The falsification or padding of daily PMS consumption rate data for corruption purposes continued unabated during the 2016 to 2023 period. In November 2016, the NBS claimed that 51.9 million litres per day of PMS were consumed in the first 9 months of the year. The NNPC, on the other hand, claimed that 47.6 million litres of PMS a day was consumed. Subsidy payments of N240 billion were made. The daily PMS consumption rate in 2016 was 34.6 million litres.
The difference of 13.1 million litres per day was the padding of import data and never delivered. In 2017, the PPPRA used 55 million litres a day for fuel subsidy payments of N154 billion. OPEC/NNPC data was a daily PMS consumption rate of 50.2 million litres. The daily PMS consumption rate in 2017 was 35.8 million litres. The difference of 19.2 million litres per day was the padding of import data and never delivered. In 2018, the NNPC confirmed that it has “no confirmed data or statistics on fuel consumption in the country. Corporation relies on figures provided by PPPRA”.
The PPPRA assumed a daily PMS consumption rate of 53.6 million litres for subsidy payments of N1,190 billion. The daily PMS consumption rate in 2018 was 37.0 million litres. The difference of 16.6 million litres per day was padding of import data and never delivered.
An NBS spokesman declared, “At the moment we (NBS) do not have any reliable data on fuel consumption yet”. In order to determine the actual PMS daily consumption rate, the DPR commissioned a new technology called the Downstream Remote Monitoring System (DRMS), aimed at checking illegal activities in the downstream sector and providing accurate data.
In October 2019, PPPRA reported a daily PMS consumption rate of 57.2 million litres for subsidy payments of N508 billion. The rate was so high that the NNPC set up the automated Downstream Operations and Financial Monitoring Centre (DOFMC) to determine the actual national PMS daily consumption rate. Subsidy payments of N508 billion were made in 2019.

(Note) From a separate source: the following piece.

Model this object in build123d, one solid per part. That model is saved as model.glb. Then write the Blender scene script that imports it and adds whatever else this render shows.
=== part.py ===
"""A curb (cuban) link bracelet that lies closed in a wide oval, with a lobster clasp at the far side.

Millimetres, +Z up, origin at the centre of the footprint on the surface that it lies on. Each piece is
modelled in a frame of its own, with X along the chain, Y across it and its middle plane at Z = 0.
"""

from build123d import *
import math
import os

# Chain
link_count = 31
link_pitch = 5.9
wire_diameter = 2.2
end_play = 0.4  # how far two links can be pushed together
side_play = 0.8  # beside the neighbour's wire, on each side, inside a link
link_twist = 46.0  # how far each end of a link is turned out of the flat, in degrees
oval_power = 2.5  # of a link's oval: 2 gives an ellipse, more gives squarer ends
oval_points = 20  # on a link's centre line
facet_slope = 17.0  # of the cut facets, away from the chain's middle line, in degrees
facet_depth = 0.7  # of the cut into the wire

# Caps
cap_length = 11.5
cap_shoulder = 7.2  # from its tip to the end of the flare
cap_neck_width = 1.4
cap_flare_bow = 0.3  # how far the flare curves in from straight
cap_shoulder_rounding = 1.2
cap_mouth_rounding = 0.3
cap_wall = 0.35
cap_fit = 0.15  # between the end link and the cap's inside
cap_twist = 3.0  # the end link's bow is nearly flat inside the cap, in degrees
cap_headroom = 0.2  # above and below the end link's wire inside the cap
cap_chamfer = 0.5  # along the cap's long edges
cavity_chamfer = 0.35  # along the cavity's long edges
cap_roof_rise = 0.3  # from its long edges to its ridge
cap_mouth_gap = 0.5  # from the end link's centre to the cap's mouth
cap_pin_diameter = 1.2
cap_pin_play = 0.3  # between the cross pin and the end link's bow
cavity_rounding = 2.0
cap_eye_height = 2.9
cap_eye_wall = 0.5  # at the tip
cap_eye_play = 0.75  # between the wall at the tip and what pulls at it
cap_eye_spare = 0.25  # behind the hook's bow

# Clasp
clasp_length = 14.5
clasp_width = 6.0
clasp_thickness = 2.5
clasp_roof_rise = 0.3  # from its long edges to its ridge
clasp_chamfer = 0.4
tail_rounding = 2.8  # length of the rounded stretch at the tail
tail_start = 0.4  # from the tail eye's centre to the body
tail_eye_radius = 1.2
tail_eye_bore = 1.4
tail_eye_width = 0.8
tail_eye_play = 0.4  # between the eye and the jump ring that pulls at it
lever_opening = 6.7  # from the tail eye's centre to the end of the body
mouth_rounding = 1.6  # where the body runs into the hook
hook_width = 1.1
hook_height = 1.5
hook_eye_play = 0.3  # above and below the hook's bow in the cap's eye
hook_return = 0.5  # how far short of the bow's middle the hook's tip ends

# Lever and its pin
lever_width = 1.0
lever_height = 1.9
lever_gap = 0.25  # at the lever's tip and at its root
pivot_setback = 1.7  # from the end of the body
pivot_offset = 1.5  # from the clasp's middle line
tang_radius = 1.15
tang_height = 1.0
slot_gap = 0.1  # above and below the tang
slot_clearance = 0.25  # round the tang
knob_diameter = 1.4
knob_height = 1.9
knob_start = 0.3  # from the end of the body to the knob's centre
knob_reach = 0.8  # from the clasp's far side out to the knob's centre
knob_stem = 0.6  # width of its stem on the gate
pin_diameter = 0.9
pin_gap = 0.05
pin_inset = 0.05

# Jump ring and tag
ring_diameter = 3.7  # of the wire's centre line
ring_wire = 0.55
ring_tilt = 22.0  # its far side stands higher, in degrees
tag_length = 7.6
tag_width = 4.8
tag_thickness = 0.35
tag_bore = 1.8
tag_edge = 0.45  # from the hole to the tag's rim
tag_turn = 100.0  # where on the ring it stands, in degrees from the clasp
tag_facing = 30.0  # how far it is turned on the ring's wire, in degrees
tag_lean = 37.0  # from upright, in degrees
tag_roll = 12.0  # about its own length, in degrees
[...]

The daily PMS consumption rate in 2019 was 38.2 million litres leaving a difference of 19 million litres a day due to padding and corrupt practices. The Ministry of Petroleum Resources put the daily PMS consumption rate in 2020 at 52 million litres for subsidy payments of N864 billion. The daily PMS consumption rate in 2020 was 39.4 million litres.
In 2021, the NNPC stated that “import in the year 2021 was 22.35 billion litres, which translated to an average supply of 61 million litres per day”. Subsidy payments of N1,430 billion were made. The daily PMS consumption rate was 40.7 million litres. The NNPCL falsely claimed that the difference of 20.3 million litres per day was smuggled to neighbouring countries. We have shown that there is little or no smuggling of Nigerian petrol to neighbouring countries. This is just an IMF myth that is not supported by the petrol input-output data of these nations.

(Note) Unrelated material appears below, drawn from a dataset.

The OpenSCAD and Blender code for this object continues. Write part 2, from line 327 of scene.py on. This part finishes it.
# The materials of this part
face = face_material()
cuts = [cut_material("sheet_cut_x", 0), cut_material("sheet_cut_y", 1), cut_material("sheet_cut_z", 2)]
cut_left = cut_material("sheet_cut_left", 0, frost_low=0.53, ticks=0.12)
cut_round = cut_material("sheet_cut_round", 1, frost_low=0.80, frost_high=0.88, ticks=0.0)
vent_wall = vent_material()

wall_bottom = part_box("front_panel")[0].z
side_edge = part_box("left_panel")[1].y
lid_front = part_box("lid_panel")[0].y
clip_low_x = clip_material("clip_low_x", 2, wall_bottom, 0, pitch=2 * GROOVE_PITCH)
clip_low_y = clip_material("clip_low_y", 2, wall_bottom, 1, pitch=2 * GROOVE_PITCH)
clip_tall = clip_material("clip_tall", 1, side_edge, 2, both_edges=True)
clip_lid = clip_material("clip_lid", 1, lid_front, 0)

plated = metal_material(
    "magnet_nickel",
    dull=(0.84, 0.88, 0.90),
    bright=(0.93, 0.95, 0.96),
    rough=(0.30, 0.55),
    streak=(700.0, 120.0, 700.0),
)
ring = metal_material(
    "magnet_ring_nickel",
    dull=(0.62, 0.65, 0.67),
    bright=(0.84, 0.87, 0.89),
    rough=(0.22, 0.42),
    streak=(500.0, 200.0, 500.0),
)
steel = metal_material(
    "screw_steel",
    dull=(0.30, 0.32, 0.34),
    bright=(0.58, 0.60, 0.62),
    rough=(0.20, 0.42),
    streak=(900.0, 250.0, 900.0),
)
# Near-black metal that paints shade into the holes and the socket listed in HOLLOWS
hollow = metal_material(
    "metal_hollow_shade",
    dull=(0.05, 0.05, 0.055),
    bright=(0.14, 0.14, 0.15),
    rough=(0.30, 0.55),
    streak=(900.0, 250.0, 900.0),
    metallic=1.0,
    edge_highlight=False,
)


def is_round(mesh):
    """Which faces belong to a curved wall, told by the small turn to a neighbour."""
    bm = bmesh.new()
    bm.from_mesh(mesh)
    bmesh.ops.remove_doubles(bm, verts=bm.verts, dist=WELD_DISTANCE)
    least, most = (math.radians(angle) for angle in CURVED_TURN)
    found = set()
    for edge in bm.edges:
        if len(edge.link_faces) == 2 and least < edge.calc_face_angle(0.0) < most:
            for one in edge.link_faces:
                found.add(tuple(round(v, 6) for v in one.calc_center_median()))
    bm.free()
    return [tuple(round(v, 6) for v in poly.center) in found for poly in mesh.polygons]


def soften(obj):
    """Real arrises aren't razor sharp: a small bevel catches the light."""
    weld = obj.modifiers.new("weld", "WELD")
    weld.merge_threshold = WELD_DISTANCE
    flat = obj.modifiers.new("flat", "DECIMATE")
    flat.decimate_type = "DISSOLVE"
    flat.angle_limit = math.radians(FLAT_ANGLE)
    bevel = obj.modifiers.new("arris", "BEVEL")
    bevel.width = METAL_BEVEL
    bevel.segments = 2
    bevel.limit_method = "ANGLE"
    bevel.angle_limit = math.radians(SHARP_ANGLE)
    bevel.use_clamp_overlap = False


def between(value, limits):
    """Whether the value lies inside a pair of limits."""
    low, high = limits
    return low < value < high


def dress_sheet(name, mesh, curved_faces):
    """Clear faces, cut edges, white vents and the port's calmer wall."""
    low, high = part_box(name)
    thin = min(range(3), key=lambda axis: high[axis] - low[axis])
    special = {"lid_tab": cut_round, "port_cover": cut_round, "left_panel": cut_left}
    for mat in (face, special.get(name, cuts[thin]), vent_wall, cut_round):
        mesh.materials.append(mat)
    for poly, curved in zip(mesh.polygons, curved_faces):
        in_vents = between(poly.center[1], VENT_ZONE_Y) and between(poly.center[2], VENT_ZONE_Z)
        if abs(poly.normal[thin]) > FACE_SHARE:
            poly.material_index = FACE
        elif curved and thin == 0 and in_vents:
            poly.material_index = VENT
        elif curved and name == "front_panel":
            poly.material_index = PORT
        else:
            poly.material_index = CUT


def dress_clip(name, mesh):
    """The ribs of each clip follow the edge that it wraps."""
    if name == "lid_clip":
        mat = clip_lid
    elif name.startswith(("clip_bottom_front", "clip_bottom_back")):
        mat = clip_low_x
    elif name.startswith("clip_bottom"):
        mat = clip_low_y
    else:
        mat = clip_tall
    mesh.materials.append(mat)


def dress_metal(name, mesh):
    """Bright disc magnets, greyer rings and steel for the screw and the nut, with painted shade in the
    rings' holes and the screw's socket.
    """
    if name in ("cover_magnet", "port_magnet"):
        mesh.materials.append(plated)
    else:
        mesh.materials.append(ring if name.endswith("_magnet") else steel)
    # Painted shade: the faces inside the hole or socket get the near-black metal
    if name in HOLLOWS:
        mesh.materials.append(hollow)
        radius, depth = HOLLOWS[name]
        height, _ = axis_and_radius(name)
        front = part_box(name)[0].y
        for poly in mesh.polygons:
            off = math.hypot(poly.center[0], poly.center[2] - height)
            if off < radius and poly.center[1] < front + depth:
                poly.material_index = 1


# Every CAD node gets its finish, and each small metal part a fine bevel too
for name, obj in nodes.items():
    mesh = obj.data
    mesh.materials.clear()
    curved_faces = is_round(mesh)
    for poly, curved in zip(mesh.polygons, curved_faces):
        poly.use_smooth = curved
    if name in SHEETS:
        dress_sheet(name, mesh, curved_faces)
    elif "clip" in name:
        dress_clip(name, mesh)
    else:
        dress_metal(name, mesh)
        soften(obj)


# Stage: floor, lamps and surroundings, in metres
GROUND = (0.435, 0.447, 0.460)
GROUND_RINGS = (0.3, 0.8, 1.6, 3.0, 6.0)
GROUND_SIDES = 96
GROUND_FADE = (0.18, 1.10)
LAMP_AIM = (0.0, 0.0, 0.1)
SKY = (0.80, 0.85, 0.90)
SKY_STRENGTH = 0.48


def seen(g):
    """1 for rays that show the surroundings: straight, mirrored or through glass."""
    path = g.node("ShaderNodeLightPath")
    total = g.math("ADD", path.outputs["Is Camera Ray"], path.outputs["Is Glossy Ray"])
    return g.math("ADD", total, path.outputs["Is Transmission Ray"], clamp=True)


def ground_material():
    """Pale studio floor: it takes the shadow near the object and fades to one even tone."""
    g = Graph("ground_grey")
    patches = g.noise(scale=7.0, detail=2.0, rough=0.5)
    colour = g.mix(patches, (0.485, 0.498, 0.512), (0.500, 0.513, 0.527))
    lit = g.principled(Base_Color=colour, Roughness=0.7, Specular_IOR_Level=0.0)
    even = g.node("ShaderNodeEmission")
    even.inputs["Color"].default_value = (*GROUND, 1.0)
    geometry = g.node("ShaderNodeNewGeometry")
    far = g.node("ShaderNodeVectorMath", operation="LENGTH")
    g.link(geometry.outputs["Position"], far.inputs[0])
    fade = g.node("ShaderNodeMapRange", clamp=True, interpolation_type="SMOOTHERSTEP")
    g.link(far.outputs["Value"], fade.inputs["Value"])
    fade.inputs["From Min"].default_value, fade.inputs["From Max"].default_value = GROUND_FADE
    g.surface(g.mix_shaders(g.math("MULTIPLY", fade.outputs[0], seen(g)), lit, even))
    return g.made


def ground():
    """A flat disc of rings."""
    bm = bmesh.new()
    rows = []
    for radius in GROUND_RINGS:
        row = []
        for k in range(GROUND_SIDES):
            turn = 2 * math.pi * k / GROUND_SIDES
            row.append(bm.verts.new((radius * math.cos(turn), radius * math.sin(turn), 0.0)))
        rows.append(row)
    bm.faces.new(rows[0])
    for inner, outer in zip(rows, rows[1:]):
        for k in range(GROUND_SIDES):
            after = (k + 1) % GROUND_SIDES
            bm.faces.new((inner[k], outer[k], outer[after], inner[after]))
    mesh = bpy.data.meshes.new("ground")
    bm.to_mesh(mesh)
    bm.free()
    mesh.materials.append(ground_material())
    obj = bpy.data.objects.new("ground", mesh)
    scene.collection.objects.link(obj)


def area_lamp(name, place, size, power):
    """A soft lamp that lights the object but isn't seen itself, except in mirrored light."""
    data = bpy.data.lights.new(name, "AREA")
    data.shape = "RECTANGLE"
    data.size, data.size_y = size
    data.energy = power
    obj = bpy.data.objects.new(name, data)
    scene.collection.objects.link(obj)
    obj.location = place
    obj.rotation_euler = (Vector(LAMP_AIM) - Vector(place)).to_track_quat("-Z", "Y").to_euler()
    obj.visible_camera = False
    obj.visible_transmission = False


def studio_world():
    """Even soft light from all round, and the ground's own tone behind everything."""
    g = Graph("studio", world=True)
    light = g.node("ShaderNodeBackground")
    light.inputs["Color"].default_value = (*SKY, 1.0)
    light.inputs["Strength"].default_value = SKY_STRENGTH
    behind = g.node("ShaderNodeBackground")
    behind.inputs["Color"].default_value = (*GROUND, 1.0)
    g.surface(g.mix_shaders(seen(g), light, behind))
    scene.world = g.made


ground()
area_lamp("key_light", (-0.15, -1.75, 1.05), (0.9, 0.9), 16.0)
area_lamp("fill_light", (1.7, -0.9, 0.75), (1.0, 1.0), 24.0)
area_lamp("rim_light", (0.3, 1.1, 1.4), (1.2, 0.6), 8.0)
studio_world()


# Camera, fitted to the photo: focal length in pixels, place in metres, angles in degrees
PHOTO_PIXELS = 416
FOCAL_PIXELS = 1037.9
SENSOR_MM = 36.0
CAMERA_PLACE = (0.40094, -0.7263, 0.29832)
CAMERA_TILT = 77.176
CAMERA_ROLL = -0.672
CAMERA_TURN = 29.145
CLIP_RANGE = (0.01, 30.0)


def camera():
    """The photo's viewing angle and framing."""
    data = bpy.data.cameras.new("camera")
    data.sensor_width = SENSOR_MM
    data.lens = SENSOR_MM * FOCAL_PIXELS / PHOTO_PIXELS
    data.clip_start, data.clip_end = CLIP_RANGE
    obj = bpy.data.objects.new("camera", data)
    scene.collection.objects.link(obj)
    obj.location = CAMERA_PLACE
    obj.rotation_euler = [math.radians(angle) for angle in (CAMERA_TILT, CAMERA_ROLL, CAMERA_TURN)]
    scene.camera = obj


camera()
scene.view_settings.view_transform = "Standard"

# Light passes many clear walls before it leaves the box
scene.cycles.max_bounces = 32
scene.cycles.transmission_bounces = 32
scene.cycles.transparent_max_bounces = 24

In January 2022, the Minister of Finance, Zainab Ahmed, declared that the daily PMS consumption rate was 65.7 million litres. The NNPCL stated that the average daily PMS supply from January to August 2022 was 68 million litres based on truck-out data. But, the daily PMS consumption figure was 42.0 million litres.

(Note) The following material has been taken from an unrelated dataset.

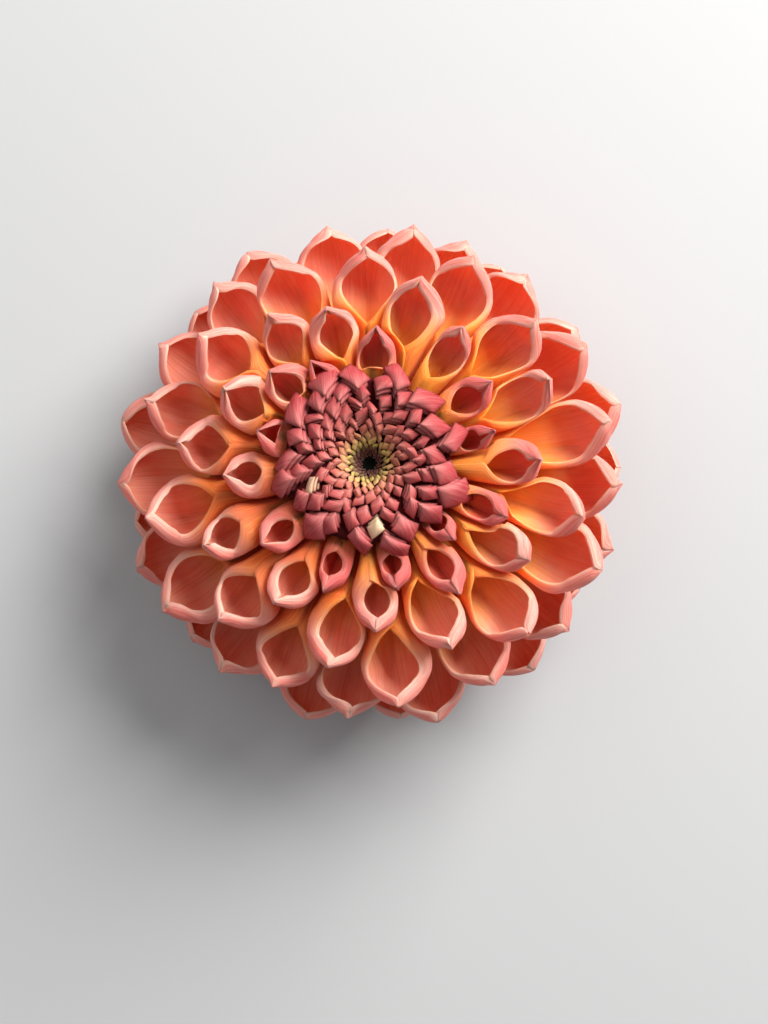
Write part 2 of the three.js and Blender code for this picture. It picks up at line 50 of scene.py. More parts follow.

The Minister of State for Petroleum Resources, Timipre Sylva, argued that PMS smuggling was responsible for the discrepancy in data from different government sources. He stated, “The imported products come to Nigeria, and from there filter out of our borders to neighbouring countries. We are inadvertently subsidizing the whole of Africa.”
But, smuggling the difference of 26 million litres per day across our national borders implies that 788 PMS tankers with 33,000 litres capacity illegally crossed the borders daily. This does not make much sense. It is more likely that the daily PMS consumption rates data are being falsified and padded to enable the stealing of public funds under the guise of subsidy payment. The YTD daily PMS consumption rate as of April 7, 2023, was 65.9 million litres according to the NNPCL. The actual daily PMS consumption rate was definitely lower at about 43.3 million litres.
We have shown that the difference between actual daily PMS consumption rates and the inflated or padded daily PMS consumption rates used for subsidy payment most likely captures the extent of corrupt practices in the subsidy regime rather than PMS smuggling to neighbouring countries.
This is probably why the Minister of State for Petroleum Resources, Timipre Sylva, said, “At this rate, I have said if anyone is looking at a criminal enterprise, look no further than the fuel subsidy,”. However, the government cannot fight corruption in the subsidy regime by increasing PMS prices. It should know how many litres of PMS are actually consumed in Nigeria daily.
All offshore/onshore export/import terminals, special purpose vessel storage, loading and discharging jetties, product depots, tank farms, production facilities and flow stations should have certified dynamic flow meters such as Positive Displacement meters, Turbine meters, Ultrasonic flow meters, Coriolis meters and Differential Pressure meters.
The DPR clearly stated this in its 2019 “Procedure Guide for the Determination of the Quantity and Quality of Petroleum and Petroleum Products in Nigeria”. If this guide is updated and implemented rigorously with the aid of the latest Supervisory Control and Data Acquisition (SCADA) system, existing refineries are repaired and more refineries built, there will be no need for a PMS price hike under the guise of fuel subsidy removal.